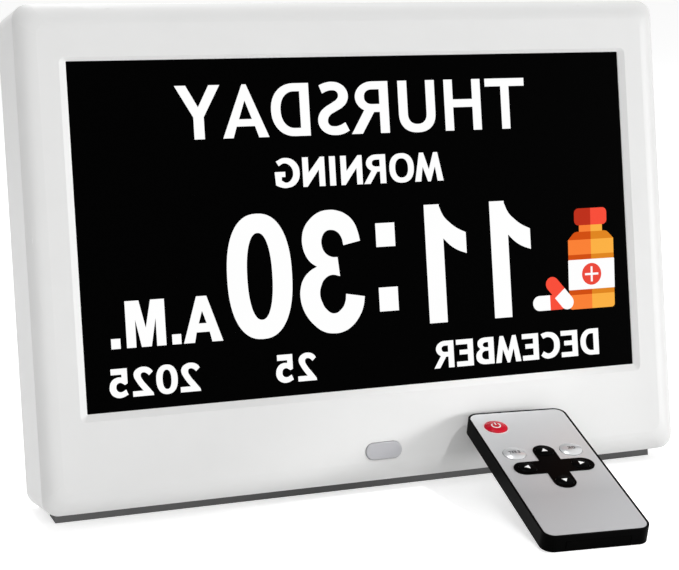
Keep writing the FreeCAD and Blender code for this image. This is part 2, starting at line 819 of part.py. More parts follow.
# ---------------------------------------------------------------- rear keys
def key_board():
    half = key_post_dz + key_board_margin
    board = slab(key_x, screen_z, key_board_w, 2 * half, board_r, key_board_y0, key_board_y1)
    return cut(board, *[rod(small_screw_r + hole_gap, x, z, 0, case_d) for x, z in key_posts()])


def key_switches():
    switches = []
    for _, z in key_places():
        body = box(key_x - switch_w / 2, key_x + switch_w / 2, key_board_y1, key_board_y1 + switch_body_t,
                   z - switch_w / 2, z + switch_w / 2)
        stem_y = key_board_y1 + switch_body_t
        switches.append(fuse(body, rod(switch_stem_r, key_x, z, stem_y - slack, stem_y + switch_stem_t)))
    return group(switches)


def rear_key(z):
    """Round key: a flange behind the cover and a cap that stands out of it."""
    flange = rod(key_flange_r, key_x, z, key_in, key_in + key_flange_t)
    cap = rod(key_r, key_x, z, key_in, case_d + key_proud)
    edge = [e for e in cap.Edges if e.BoundBox.YMin > case_d + key_proud - near]
    cap = cap.makeFillet(key_proud / 2, edge)
    return fuse(flange, cap)


# ---------------------------------------------------------------- speaker
def speaker():
    flange = rod(speaker_r, speaker_x, speaker_z, flange_y, gasket_y)
    cone_y = flange_y - speaker_cone_d
    cone = Part.makeCone(speaker_magnet_r, speaker_cone_r, speaker_cone_d,
                         V(speaker_x, cone_y, speaker_z), Y_AXIS)
    magnet = rod(speaker_magnet_r, speaker_x, speaker_z, cone_y - speaker_magnet_d, cone_y)
    dish_d = speaker_flange_t
    dish = Part.makeCone(speaker_magnet_r / 2, speaker_cone_r, dish_d,
                         V(speaker_x, gasket_y - dish_d, speaker_z), Y_AXIS)
    return cut(fuse(flange, cone, magnet), dish)


def speaker_gasket():
    return cut(rod(speaker_r, speaker_x, speaker_z, gasket_y, rear_in),
               rod(speaker_r - gasket_w, speaker_x, speaker_z, gasket_y - slack, case_d))


def speaker_clamp():
    """Steel ring that presses the speaker's flange to the cover, with an ear for a screw at each side."""
    y0 = flange_y - clamp_t
    ring = rod(speaker_r + speaker_gap + speaker_ring_t, speaker_x, speaker_z, y0, flange_y)
    ears = [rod(clamp_ear, x, z, y0, flange_y) for x, z in clamp_posts()]
    plate = fuse(ring, *ears)
    holes = [rod(speaker_cone_r + speaker_gap, speaker_x, speaker_z, 0, case_d)]
    holes += [rod(small_screw_r + hole_gap, x, z, 0, case_d) for x, z in clamp_posts()]
    return cut(plate, *holes)


# ---------------------------------------------------------------- folding leg
def stand_leg():
    """Leg drawn folded, flat in its recess."""
    y0, y1 = hinge_y - leg_t / 2, hinge_y + leg_t / 2
    tip = hinge_z + leg_len
    plate = slab(0, (hinge_z + tip) / 2, leg_w, leg_len, leg_tip_r, y0, y1)
    heel = box(-leg_w / 2, leg_w / 2, y0, y1, hinge_z, hinge_z + leg_len / 2)
    barrel = bar(barrel_r, -leg_w / 2, leg_w / 2, hinge_y, hinge_z)
    hole = bar(hinge_pin_r + hinge_pin_gap, -leg_w, leg_w, hinge_y, hinge_z)
    notch = rod(leg_notch_r, 0, tip + leg_notch_r / 3, y0 - slack, y1 + slack)
    return cut(fuse(plate, heel, barrel), hole, notch)


def stand_leg_feet():
    """Two rubber pads on the leg, drawn folded; their soles lie on the table once the leg is open."""
    slope = leg_slope()
    far = leg_len - pad_from_tip
    face = leg_t / 2
    points = []
    for along in (far, far - pad_len):
        sole = (hinge_height() - along * math.sin(slope)) / math.cos(slope)
        points.append((hinge_y + sole, hinge_z + along))
    points += [(hinge_y + face, hinge_z + far - pad_len), (hinge_y + face, hinge_z + far)]
    inner, outer = leg_notch_r + pad_from_tip, leg_w / 2 - pad_side_inset
    return group([prism(points, inner, outer), prism(points, -outer, -inner)])


def open_leg(shape):
    """Swings a piece of the leg from folded to open."""
    shape.rotate(V(0, hinge_y, hinge_z), X_AXIS, -leg_swing())
    return shape


def stand_hinge_pin():
    return bar(hinge_pin_r, -recess_x - ear_t, recess_x + ear_t, hinge_y, hinge_z)


# ---------------------------------------------------------------- remote
def remote_case():
    """Black shell: a low rim round the face, rails for the battery tray and posts for the board."""
    middle = remote_len / 2
    outer = slab(0, middle, remote_w, remote_len, remote_r, 0, face_top, True)
    inner_r = remote_r - remote_wall
    room = slab(0, middle, remote_w - 2 * remote_wall, remote_len - 2 * remote_wall, inner_r,
                remote_floor, face_z + slack / 2, True)
    seat = slab(0, middle, remote_w - 2 * remote_rim, remote_len - 2 * remote_rim, remote_r - remote_rim,
                face_z, face_top + slack, True)
    mouth_x = tray_w / 2 + 2 * tray_gap
    mouth = box(-mouth_x, mouth_x, -slack, remote_wall + slack, remote_floor, tray_top + tray_gap)
    led_z = remote_board_z - led_gap / 2 - led_r
    led_hole = rod(led_r + led_gap, 0, led_z, remote_len - remote_wall - slack, remote_len + slack)
    body = cut(outer, room, seat, mouth, led_hole)
    rails = [box(x, x + rail_t, remote_wall, tray_len + slack, remote_floor / 2, remote_board_z)
             for x in (-mouth_x - rail_t, mouth_x)]
    posts = [pillar(remote_post_r, s * remote_post_x, y, remote_floor / 2, remote_board_z)
             for s in (-1, 1) for y in (remote_post_y, remote_len - remote_post_y)]
    return fuse(body, *rails, *posts)


def remote_board():
    gap = remote_wall + remote_board_gap
    return slab(0, remote_len / 2, remote_w - 2 * gap, remote_len - 2 * gap, remote_r - gap,
                remote_board_z, remote_board_top, True)


def remote_contact():
    return slab(0, remote_coin_y, contact_w, contact_w, contact_r,
                remote_board_z - contact_t, remote_board_z, True)


def remote_ir_led():
    z = remote_board_z - led_gap / 2 - led_r
    end = remote_len + led_proud
    body = rod(led_r, 0, z, end - led_len, end - led_r)
    nose = Part.makeSphere(led_r, V(0, end - led_r, z))
    return fuse(body, nose)


def remote_battery_tray():
    plate = slab(0, tray_len / 2, tray_w, tray_len, tray_r, tray_z, tray_top, True)
    well = pillar(remote_coin_r + coin_gap, 0, remote_coin_y, tray_z + tray_floor, tray_top + slack)
    return cut(plate, well)


def remote_coin_cell():
    return pillar(remote_coin_r, 0, remote_coin_y, tray_z + tray_floor, tray_z + tray_floor + remote_coin_t)


def arrow_places():
    """Name and centre of each arrow key, round the middle of the cross."""
    steps = {"up": (0, 1), "down": (0, -1), "left": (-1, 0), "right": (1, 0)}
    return [("remote_key_" + name, cross_x + dx * arrow_at, cross_y + dy * arrow_at)
            for name, (dx, dy) in steps.items()]


def round_key_places():
    return [("remote_key_power", power_r, power_x, power_y), ("remote_key_exit", dome_r, -dome_x, dome_y),
            ("remote_key_ok", dome_r, dome_x, dome_y)]


def arrow_holes(z0, z1):
    size = arrow_w + 2 * cap_gap
    return [slab(x, y, size, size, arrow_r + cap_gap, z0, z1, True) for _, x, y in arrow_places()]


def remote_face():
    gap = remote_rim + face_gap
    face = slab(0, remote_len / 2, remote_w - 2 * gap, remote_len - 2 * gap, remote_r - gap,
                face_z, face_top, True)
    low, high = face_z - slack, face_top + slack
    holes = arrow_holes(low, high)
    holes += [pillar(r + cap_gap, x, y, low, high) for _, r, x, y in round_key_places()]
    return cut(face, *holes)


def remote_cross():
    """Thin black cross on the face, round the four arrow keys."""
    z0, z1 = face_top, face_top + cross_t
    arm_r = (arm_w - arm_end) / 2
    across = slab(cross_x, cross_y, 2 * arm_reach, arm_w, arm_r, z0, z1, True)
    along = slab(cross_x, cross_y, arm_w, 2 * arm_reach_along, arm_r, z0, z1, True)
    return cut(fuse(across, along), *arrow_holes(z0 - slack, z1 + slack))


def arrow_key(x, y):
    """Square key with a domed top and a flange under the face."""
    top = face_top + arrow_proud
    shaft = slab(x, y, arrow_w, arrow_w, arrow_r, cap_z, top, True)
    dome = Part.makeSphere(arrow_dome_r, V(x, y, top - arrow_dome_r))
    size = arrow_w + 2 * cap_flange
    flange = slab(x, y, size, size, arrow_r, cap_z, cap_z + cap_flange_t, True)
    return fuse(shaft.common(dome), flange)


def round_key(r, x, y):
    """Round key with a domed top and a flange under the face."""
    top = face_top + cap_edge + cap_dome
    radius = (r ** 2 + cap_dome ** 2) / (2 * cap_dome)
    shaft = pillar(r, x, y, cap_z, top)
    dome = Part.makeSphere(radius, V(x, y, top - radius))
    flange = pillar(r + cap_flange, x, y, cap_z, cap_z + cap_flange_t)
    return fuse(shaft.common(dome), flange)


# ---------------------------------------------------------------- placing in the shared frame
def clock_placement():
    """Leans the clock back and puts the middle of the foot strip's sole at the origin."""
    turn = FreeCAD.Rotation(X_AXIS, -lean)
    sole = turn.multVec(V(0, (strip_y0 + strip_y1) / 2, -(foot_strip_t + strip_drop) / 2))
    return FreeCAD.Placement(-sole, turn)


def remote_placement():
    """Lays the remote's lower edge on the table and its upper end against the clock's face."""
    turn = FreeCAD.Rotation(Z_AXIS, remote_yaw).multiply(FreeCAD.Rotation(X_AXIS, remote_pitch))
    ends = [turn.multVec(V(side * remote_w / 2, remote_len, 0)) for side in (-1, 1)]
    corner = max(ends, key=lambda end: end.y)
    face = clock_placement().multVec(V(0, 0, 0))
    face_y = face.y + (corner.z - face.z) * math.tan(LEAN)
    y = face_y - remote_clear / math.cos(LEAN) - corner.y
    return FreeCAD.Placement(V(remote_x, y, 0), turn)


# ---------------------------------------------------------------- writing
CLOCK_NODES = [
    front_frame, rear_cover, case_screws, foot_strip, lcd_glass, lcd_backlight, lcd_metal_frame, lcd_brackets,
    bracket_screws, lcd_cable, ir_window, ir_receiver, ir_board, ir_cable, main_board, board_chips,
    board_connectors, board_screws, coin_cell_holder, backup_coin_cell, dc_jack, key_board, key_switches,
    key_cable, speaker, speaker_gasket, speaker_clamp, stand_hinge_pin]
LEG_NODES = [stand_leg, stand_leg_feet]
REMOTE_NODES = [
    remote_case, remote_board, remote_contact, remote_ir_led, remote_battery_tray, remote_coin_cell,
    remote_face, remote_cross]


def clock_parts():
    """Every node of the clock, upright, with its leg open."""
    parts = {make.__name__: make() for make in CLOCK_NODES}
    parts.update({make.__name__: open_leg(make()) for make in LEG_NODES})
    parts.update({name: rear_key(z) for name, z in key_places()})
    return parts


def remote_parts():
    """Every node of the remote, lying flat."""
    parts = {make.__name__: make() for make in REMOTE_NODES}
    parts.update({name: arrow_key(x, y) for name, x, y in arrow_places()})
    parts.update({name: round_key(r, x, y) for name, r, x, y in round_key_places()})
    return parts


def main():
    os.makedirs("parts", exist_ok=True)
    for parts, placement in ((clock_parts(), clock_placement()), (remote_parts(), remote_placement())):
        for name, shape in parts.items():
            shape.Placement = placement.multiply(shape.Placement)
            shape.exportStep("parts/" + name + ".step")
            print("%-20s solids %2d  valid %s  volume %9.1f" % (
                name, len(shape.Solids), shape.isValid(), shape.Volume))


if __name__ == "__main__":
    main()
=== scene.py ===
import json
import math

import bmesh
import bpy
from mathutils import Matrix, Vector


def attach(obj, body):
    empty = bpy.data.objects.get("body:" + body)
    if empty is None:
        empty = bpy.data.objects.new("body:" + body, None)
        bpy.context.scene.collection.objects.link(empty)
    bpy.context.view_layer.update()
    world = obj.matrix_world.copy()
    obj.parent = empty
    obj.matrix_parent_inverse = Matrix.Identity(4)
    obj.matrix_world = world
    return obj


# Looks of the day clock and its remote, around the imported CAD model.
# The scene is in metres, and its outlines are drawn in millimetres.
#
# Outlines are drawn in the plane of a face: u to the right, v up, w out of the face towards the viewer.
# The photograph is mirrored left to right, and so is the lettering on the screen and on the remote.

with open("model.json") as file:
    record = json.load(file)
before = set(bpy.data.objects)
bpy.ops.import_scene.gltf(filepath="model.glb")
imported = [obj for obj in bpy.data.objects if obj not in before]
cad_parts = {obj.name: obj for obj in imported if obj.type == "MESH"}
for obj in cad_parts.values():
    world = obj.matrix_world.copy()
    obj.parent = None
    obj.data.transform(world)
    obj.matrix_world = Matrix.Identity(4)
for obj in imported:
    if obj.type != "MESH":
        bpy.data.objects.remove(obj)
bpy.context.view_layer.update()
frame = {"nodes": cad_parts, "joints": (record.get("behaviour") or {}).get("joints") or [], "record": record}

MM = 0.001
nodes = frame["nodes"]


# ---------------------------------------------------------------- camera
FOCAL_PX = 1682.0         # fitted to the corners of the screen and the edges of the case
IMAGE_W_PX = 679.0
SENSOR_MM = 36.0
CAMERA_AT = (-0.23732, -0.58288, 0.19284)
CAMERA_HEADING = 21.19    # degrees to the right of +Y
CAMERA_DIP = 10.315       # degrees below level


def make_camera():
    data = bpy.data.cameras.new("camera")
    data.sensor_width = SENSOR_MM
    data.lens = FOCAL_PX / IMAGE_W_PX * SENSOR_MM
    data.clip_start = 0.01
    camera = bpy.data.objects.new("camera", data)
    camera.location = CAMERA_AT
    camera.rotation_euler = (math.radians(90 - CAMERA_DIP), 0, -math.radians(CAMERA_HEADING))
    bpy.context.scene.collection.objects.link(camera)
    bpy.context.scene.camera = camera


make_camera()
bpy.context.scene.view_settings.view_transform = "Standard"


# ---------------------------------------------------------------- axes taken from the frame
def joint_axis(name):
    joint = next(j for j in frame["joints"] if j["name"] == name)
    return Vector(joint["axis"]).normalized()


def columns(*directions):
    return Matrix(directions).transposed()


ACROSS = Vector((1, 0, 0))
FACE_OUT = joint_axis("key_power_press")                       # rear keys press towards the front
FACE_UP = FACE_OUT.cross(ACROSS)
FRONT = columns(ACROSS, FACE_UP, FACE_OUT)                     # plane of the clock's face
REAR = columns(-ACROSS, FACE_UP, -FACE_OUT)                    # plane of its back
REMOTE_OUT = -joint_axis("remote_key_ok_press")
REMOTE_ALONG = -joint_axis("battery_tray_slide")
REMOTE = columns(REMOTE_ALONG.cross(REMOTE_OUT), REMOTE_ALONG, REMOTE_OUT)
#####
- [Directions] Copy exactly the lines that run from the first line of the data to the line containing "return group(switches)", please, with both ends included and nothing else.

- [Output of the task]
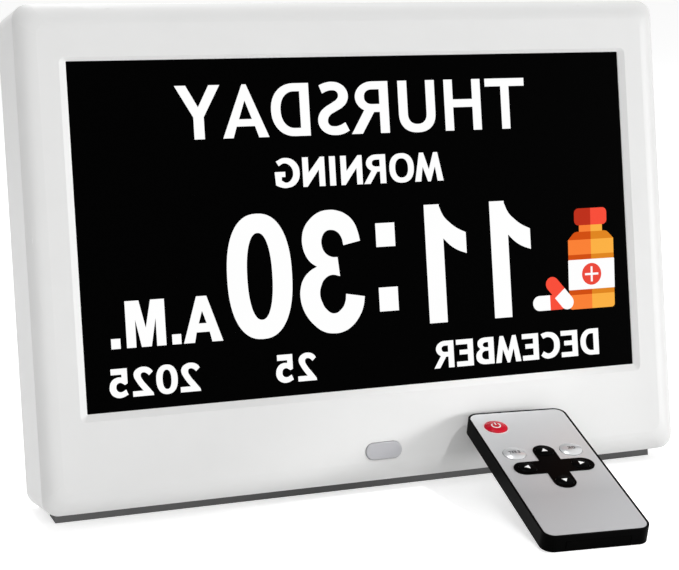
Keep writing the FreeCAD and Blender code for this image. This is part 2, starting at line 819 of part.py. More parts follow.
# ---------------------------------------------------------------- rear keys
def key_board():
    half = key_post_dz + key_board_margin
    board = slab(key_x, screen_z, key_board_w, 2 * half, board_r, key_board_y0, key_board_y1)
    return cut(board, *[rod(small_screw_r + hole_gap, x, z, 0, case_d) for x, z in key_posts()])


def key_switches():
    switches = []
    for _, z in key_places():
        body = box(key_x - switch_w / 2, key_x + switch_w / 2, key_board_y1, key_board_y1 + switch_body_t,
                   z - switch_w / 2, z + switch_w / 2)
        stem_y = key_board_y1 + switch_body_t
        switches.append(fuse(body, rod(switch_stem_r, key_x, z, stem_y - slack, stem_y + switch_stem_t)))
    return group(switches)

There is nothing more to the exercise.